Stevenson resisted the lure of professional boxing -- including a lucrative fight with Muhammad Ali -- to remain resolutely amateur throughout his career, earning the devotion of his fellow Cubans. "What is a million dollars worth compared to the love of eight million Cubans?" he once said. Stevenson was crowned Olympic heavyweight champion three times in 1972, 1976 and 1980, one of only three fighters to win three Olympic gold medals, and the first after Hungary's Laszlo Papp 24 years earlier. In a 1988 Boxing Illustrated poll, the towering but graceful Stevenson, with a thundering right hand -- and a striking resemblance to Ali -- was selected as the greatest Olympic boxer of all time.
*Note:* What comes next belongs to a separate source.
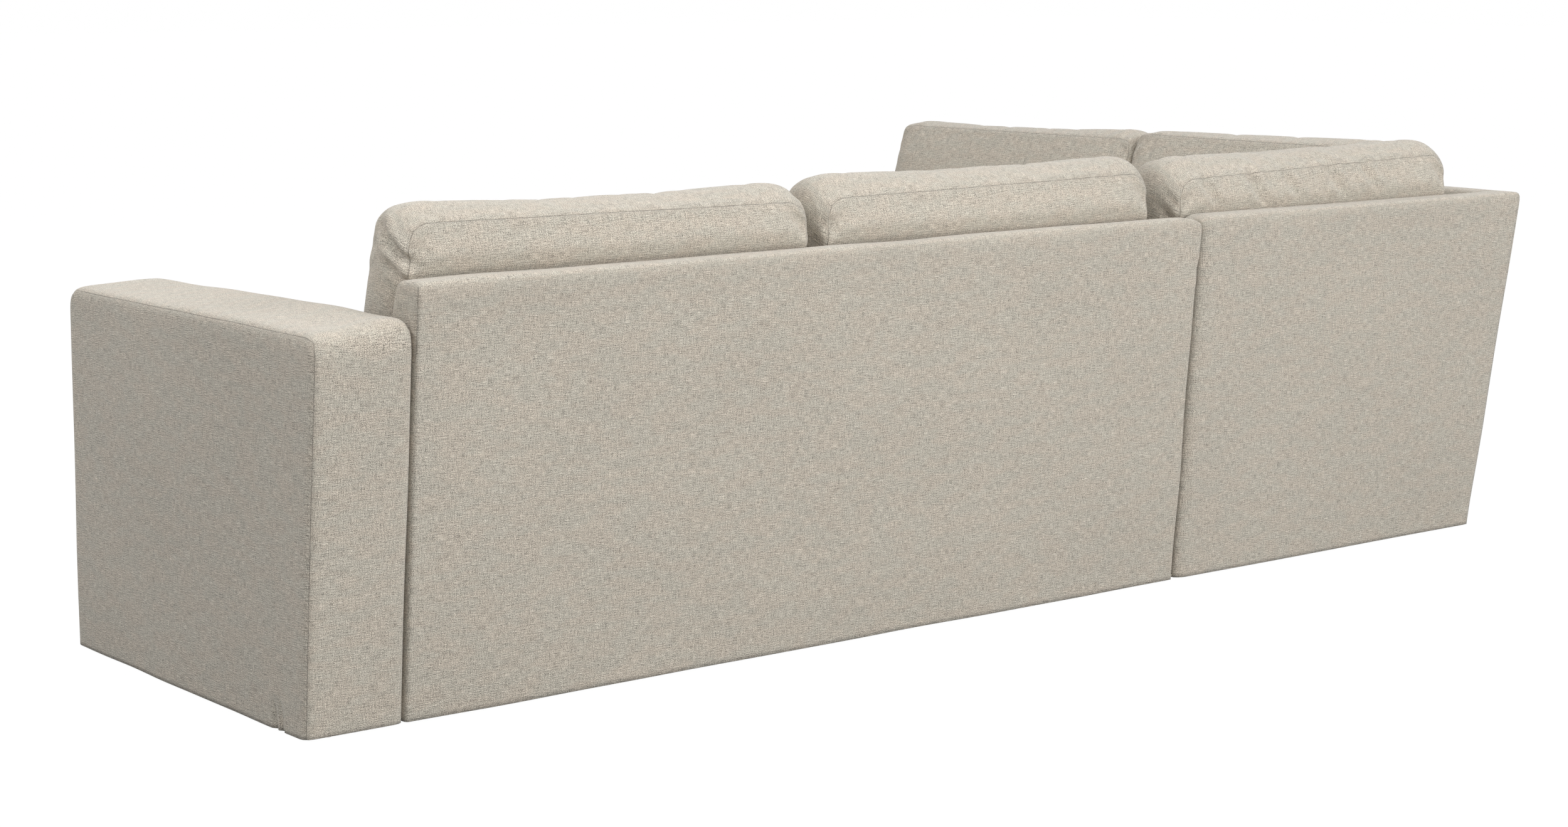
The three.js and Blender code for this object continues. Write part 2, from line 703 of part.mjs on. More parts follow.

In 1974, two years after his first Olympic victory, promoters Bob Arum and Don King both tried to lure the 22-year-old to fight the then fading Ali, a match that many observers believe the Cuban would have won. Instead Ali fought George Foreman in Kinshasa, Zaire, in the famous Rumble in the Jungle. Stevenson only ever lost one round at the Olympics, in his third and last final against the Soviet Union's Piotr Zaev in 1980. He also won three world amateur titles and would have been a good bet for a fourth Olympic gold medal, but Fidel Castro's Cuba boycotted both the 1984 and 1988 Olympics in Los Angeles and Seoul. Stevenson, described by his friend Ali as "one of the great boxing champions", retired aged 36 to a modest home in Havana. He died in 2012, at the age of 60, after a heart attack.